What you need to do:
Up to and including the line containing "# the case side.", please reproduce the lines of the listing below, starting from the top.
·····
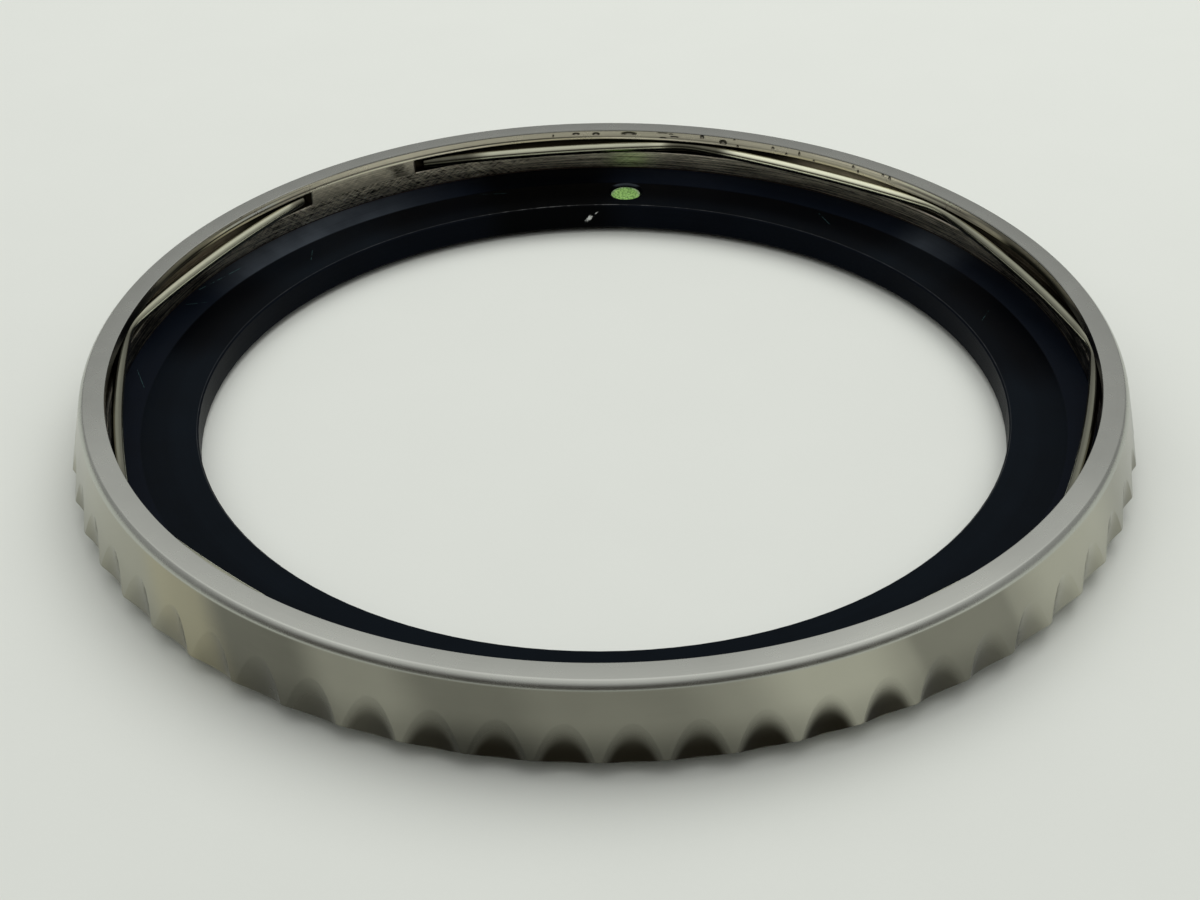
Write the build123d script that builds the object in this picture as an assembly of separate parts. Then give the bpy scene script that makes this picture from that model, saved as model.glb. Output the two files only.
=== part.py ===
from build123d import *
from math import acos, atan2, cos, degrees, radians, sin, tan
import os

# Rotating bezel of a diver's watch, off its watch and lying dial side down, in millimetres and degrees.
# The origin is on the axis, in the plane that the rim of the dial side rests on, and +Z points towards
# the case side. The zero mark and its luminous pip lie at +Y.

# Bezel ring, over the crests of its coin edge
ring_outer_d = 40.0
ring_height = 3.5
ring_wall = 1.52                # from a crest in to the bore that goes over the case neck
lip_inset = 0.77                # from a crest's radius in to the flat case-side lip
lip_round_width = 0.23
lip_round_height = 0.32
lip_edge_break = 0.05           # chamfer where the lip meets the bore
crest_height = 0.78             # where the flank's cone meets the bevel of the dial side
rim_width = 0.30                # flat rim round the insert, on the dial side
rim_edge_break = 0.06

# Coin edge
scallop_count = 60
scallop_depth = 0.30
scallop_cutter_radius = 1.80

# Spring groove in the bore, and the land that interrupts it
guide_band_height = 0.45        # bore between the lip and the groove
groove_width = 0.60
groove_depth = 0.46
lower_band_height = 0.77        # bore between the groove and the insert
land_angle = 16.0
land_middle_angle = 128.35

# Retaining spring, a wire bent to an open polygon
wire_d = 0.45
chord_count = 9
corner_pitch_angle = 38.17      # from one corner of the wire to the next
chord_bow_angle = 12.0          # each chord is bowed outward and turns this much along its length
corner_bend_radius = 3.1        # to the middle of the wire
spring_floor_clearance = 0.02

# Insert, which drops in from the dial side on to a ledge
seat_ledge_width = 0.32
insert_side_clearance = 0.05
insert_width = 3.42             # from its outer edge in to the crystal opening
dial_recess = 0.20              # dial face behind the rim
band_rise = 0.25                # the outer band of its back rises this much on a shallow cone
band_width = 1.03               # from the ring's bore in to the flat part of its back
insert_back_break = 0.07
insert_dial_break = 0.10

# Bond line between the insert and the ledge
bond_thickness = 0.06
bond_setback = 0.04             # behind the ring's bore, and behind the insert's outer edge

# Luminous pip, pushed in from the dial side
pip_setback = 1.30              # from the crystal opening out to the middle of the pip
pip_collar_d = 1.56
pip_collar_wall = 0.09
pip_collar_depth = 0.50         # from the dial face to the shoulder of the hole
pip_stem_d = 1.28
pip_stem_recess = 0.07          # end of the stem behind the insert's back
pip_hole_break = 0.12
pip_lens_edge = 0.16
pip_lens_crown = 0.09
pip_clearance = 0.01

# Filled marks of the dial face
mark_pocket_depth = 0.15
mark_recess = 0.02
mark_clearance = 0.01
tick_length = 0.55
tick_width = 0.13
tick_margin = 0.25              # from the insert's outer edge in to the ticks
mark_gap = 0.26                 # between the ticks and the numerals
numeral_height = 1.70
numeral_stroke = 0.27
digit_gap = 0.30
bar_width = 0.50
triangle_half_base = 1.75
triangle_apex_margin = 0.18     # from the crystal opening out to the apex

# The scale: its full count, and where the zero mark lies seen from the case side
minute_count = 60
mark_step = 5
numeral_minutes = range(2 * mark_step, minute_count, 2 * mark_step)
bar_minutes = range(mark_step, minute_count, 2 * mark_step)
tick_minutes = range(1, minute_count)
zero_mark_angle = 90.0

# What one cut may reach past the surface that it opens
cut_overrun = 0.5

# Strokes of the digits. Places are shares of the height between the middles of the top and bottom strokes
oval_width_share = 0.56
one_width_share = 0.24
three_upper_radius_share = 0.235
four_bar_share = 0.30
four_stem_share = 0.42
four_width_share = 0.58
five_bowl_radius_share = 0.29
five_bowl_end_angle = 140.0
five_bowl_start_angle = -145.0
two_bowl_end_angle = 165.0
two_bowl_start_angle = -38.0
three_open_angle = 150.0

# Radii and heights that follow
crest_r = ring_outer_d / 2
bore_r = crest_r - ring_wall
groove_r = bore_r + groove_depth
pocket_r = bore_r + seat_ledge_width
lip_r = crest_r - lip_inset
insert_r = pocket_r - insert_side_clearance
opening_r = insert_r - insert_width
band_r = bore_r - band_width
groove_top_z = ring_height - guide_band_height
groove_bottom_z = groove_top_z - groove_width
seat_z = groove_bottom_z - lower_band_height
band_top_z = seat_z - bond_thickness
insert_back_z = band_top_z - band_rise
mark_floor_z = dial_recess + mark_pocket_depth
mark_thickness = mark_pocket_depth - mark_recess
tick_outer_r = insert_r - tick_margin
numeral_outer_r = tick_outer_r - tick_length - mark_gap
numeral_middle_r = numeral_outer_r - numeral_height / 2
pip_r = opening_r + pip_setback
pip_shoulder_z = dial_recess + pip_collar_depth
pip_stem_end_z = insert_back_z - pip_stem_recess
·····
Written solution:
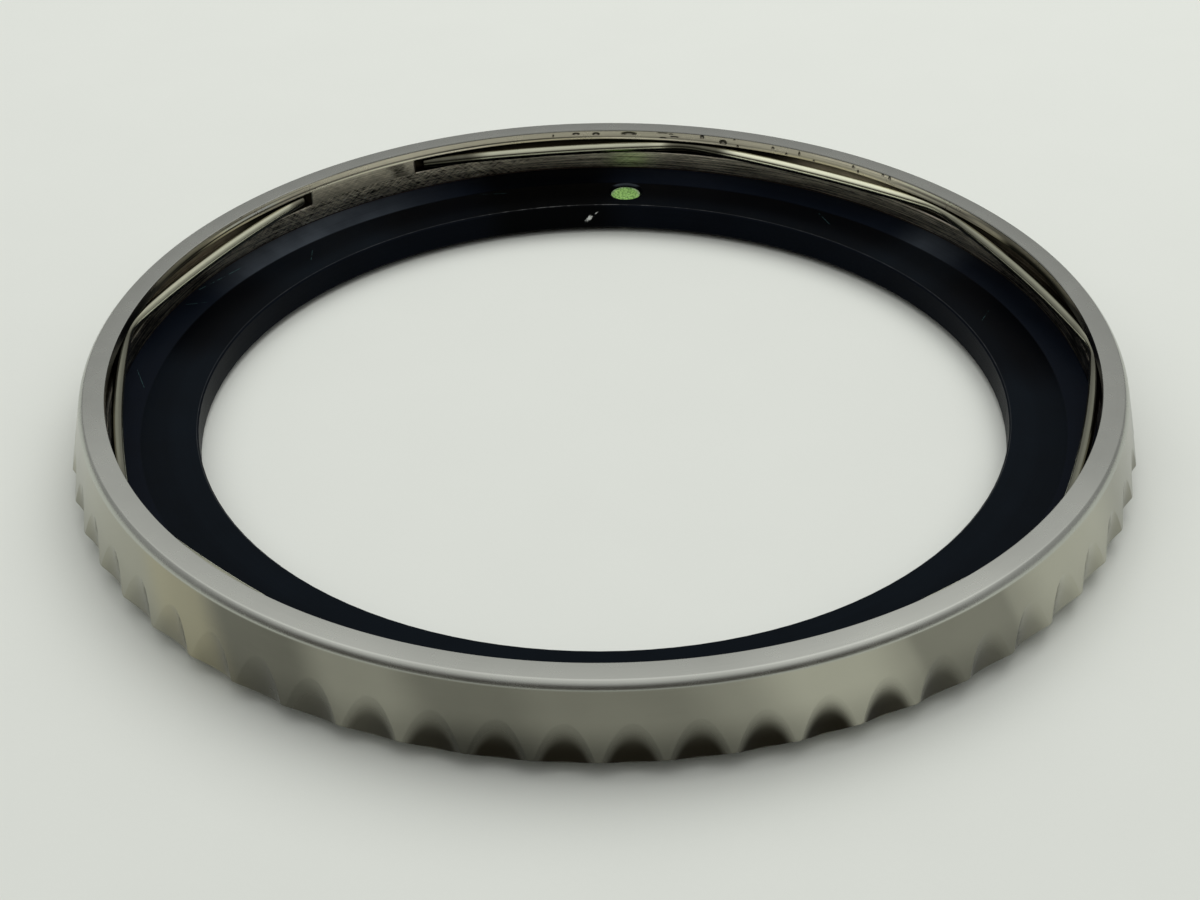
Write the build123d script that builds the object in this picture as an assembly of separate parts. Then give the bpy scene script that makes this picture from that model, saved as model.glb. Output the two files only.
=== part.py ===
from build123d import *
from math import acos, atan2, cos, degrees, radians, sin, tan
import os

# Rotating bezel of a diver's watch, off its watch and lying dial side down, in millimetres and degrees.
# The origin is on the axis, in the plane that the rim of the dial side rests on, and +Z points towards
# the case side. The zero mark and its luminous pip lie at +Y.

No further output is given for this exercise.